* BEGIN *

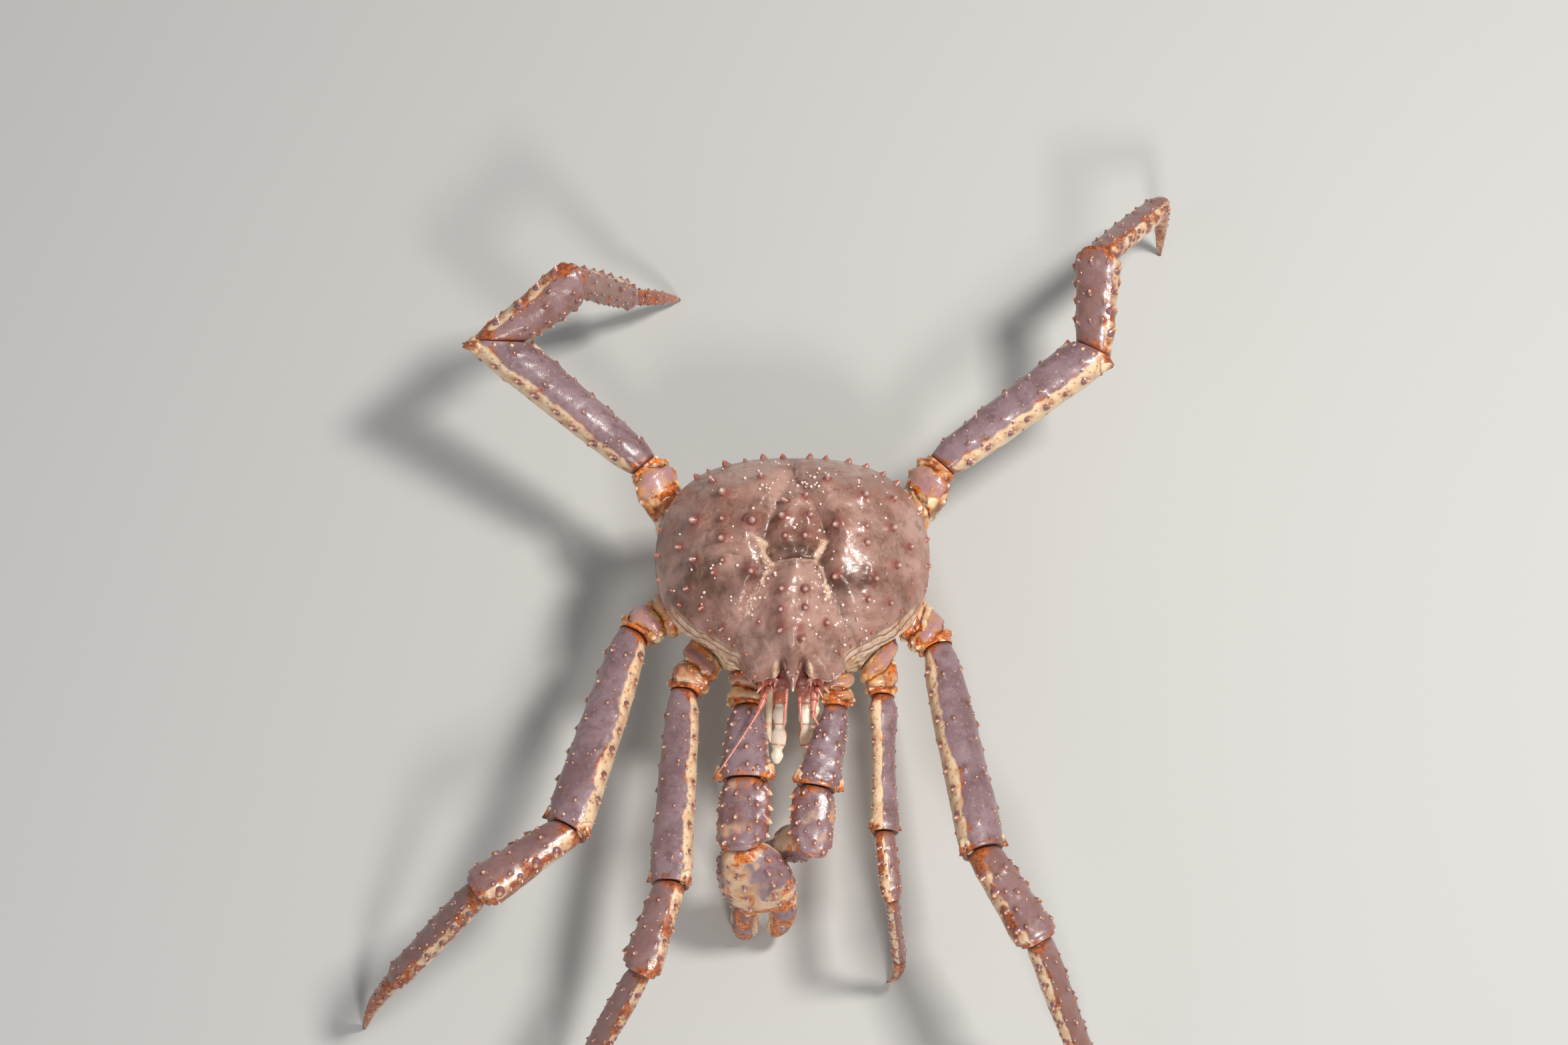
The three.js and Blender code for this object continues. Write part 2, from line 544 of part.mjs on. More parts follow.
function addLimb(name, { lengths, size: [wide, deep], pincer, lean, roll, twist, pose }, number) {
  const side = name.startsWith('left') ? 1 : -1;
  const isClaw = name.endsWith('claw');
  const order = Object.keys(lengths);
  let { start, face: startFace } = hipOf(name, side);
  let frame = null;
  order.forEach((kind, place) => {
    const axis = directionOf(bearingOf(kind, start.z, lengths, pose));
    const end = start.clone().addScaledVector(axis, lengths[kind]);
    const isFirst = place === 0;
    const isLast = place === order.length - 1;
    frame = isFirst ? turnedAlong(levelFrame(axis, side), rad(roll)) : bentTo(axis, frame);
    const next = isLast ? axis : directionOf(bearingOf(order[place + 1], end.z, lengths, pose));
    const endFace = kind === 'dactyl' ? new THREE.Vector3(0, 0, -1) : axis.clone().add(next).normalize();
    const joints = { start, startFace, endFace, startGap: isFirst ? gap : gap / 2, endGap: isLast ? 0 : gap / 2 };
    const seed = number * 1000 + place * 200;
    if (kind === 'chela') {
      const [palmWide, palmDeep] = pincer;
      const chela = { ...joints, ...turnedAlong(frame, rad(twist)), length: lengths.chela, lean };
      addChela(name, { ...chela, wide: palmWide, deep: palmDeep }, seed);
    } else {
      const bow = kind === 'dactyl' ? dactylBow : 0;
      const form = (ownForms[name] ?? legForms)[kind];
      const part = section({ ...joints, ...frame, length: lengths[kind], wide, deep, form, bow });
      const paint = isClaw ? paints.claw : paints.limb;
      addPart(`${name}_${kind}`, fuse(sectionSkin(part), rowSpines(part, spineRows[kind], seed)), paint);
    }
    start = end;
    startFace = endFace;
  });
}

// The palm with its fixed finger, and the finger that opens beside it
function addChela(name, chela, seed) {
  const length = chela.length * (1 - fingerShare);
  const part = section({ ...chela, length, form: clawForms.palm, bow: 0 });
  const fingers = {
    ...chela,
    end: chela.start.clone().addScaledVector(chela.axis, length),
    reach: chela.length * fingerShare,
    wide: chela.wide * palmWidth,
    deep: chela.deep * palmDepth,
  };
  const opening = { ...fingers, end: fingers.end.clone().addScaledVector(chela.axis, gap) };
  const knobs = rowSpines(part, spineRows.palm, seed);
  addPart(`${name}_palm`, fuse(sectionSkin(part), [...knobs, finger(fingers, -1, fingerRoot)]), paints.claw);
  addPart(`${name}_finger`, finger(opening, 1, 0), paints.claw);
}

addPart('shell', shell(), paints.shell);
addPart('trunk', trunk(0), paints.trunk);
addPart('tail_flap', tailFlapSolid(), paints.trunk);
for (const [word, side] of [['right', -1], ['left', 1]]) {
  addPart(`${word}_eye`, feeler(eyeRows, side), paints.eye);
  addPart(`${word}_antennule`, feeler(antennuleRows, side), paints.feeler);
  addPart(`${word}_antenna`, antenna(word, side), paints.feeler);
  addPart(`${word}_mouthpart`, feeler(mouthRows, side), paints.feeler);
}
Object.entries(limbs).forEach(([name, limb], number) => addLimb(name, limb, number));

// The origin lies on the floor below the middle of the whole outline
const middle = new THREE.Box3().setFromObject(crab).getCenter(new THREE.Vector3());
crab.position.set(-middle.x, -middle.y, 0);

export default crab;
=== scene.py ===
# A red king crab, life size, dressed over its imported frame.
# Millimetres in the crab's own frame: head towards -Y, its own right side on -X, heights from the
# side edge of the shell. Points become the scene's metres when a piece is made.

import bpy
import numpy as np
from mathutils import Matrix, Vector


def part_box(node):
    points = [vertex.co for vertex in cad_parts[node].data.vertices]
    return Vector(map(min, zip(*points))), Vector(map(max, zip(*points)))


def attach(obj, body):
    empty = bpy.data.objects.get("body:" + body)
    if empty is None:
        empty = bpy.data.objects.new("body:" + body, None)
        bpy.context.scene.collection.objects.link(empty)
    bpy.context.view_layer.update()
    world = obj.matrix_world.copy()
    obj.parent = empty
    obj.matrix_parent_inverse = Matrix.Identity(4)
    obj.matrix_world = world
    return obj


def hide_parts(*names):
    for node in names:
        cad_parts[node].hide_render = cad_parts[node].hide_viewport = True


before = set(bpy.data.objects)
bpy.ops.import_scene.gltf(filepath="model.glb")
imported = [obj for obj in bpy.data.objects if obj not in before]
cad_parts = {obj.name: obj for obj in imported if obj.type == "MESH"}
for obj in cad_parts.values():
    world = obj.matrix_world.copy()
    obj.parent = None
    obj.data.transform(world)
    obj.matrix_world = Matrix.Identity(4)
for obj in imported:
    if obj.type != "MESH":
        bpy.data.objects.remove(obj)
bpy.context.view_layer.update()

# Driving sizes, as in the frame
MM = 0.001
EDGE_LEVEL = 112            # side edge of the shell above the floor
DOME_RISE = 44              # middle of the shell above its side edge
DOME_FULLNESS = 2.4
DOME_SHOULDER = 0.75
EDGE_FADE = 6
WALL_DROP = 16              # foot of the shell wall below the side edge
TRUNK_DEPTH = 31
HIP_DROP = 32               # middle of the leg bases below the side edge
GAP = 0.3
SECTION_ROUNDNESS = 2.4

# Shell edge: angle from the tail, distance from the middle, height; the other half is a mirror
SHELL_EDGE = [
    (0, 75, 5), (25, 80, 5), (45, 89, 3), (62, 93, 1), (90, 91.5, 0), (105, 90.5, 0), (120, 87, 1),
    (135, 80.5, 3), (150, 79.5, 7), (158, 85, 10), (165, 88, 12), (172.5, 81, 13), (180, 84, 17),
]

# Distance of the edge from the middle without its lobes at the front, which the inner shell follows
INNER_EDGE = [
    (0, 75), (25, 80), (45, 89), (62, 93), (90, 91.5), (105, 90.5), (120, 87), (135, 82), (150, 81),
    (165, 83), (180, 83.5),
]

LOBES_FROM = 0.84           # share of the way out at which the front's lobes begin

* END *

**GIVEN TASK:** Scan the material above. Return every line containing the string "data".

**ANSWER TO THIS PROBLEM:**
    points = [vertex.co for vertex in cad_parts[node].data.vertices]
    empty = bpy.data.objects.get("body:" + body)
        empty = bpy.data.objects.new("body:" + body, None)
before = set(bpy.data.objects)
imported = [obj for obj in bpy.data.objects if obj not in before]
    obj.data.transform(world)
        bpy.data.objects.remove(obj)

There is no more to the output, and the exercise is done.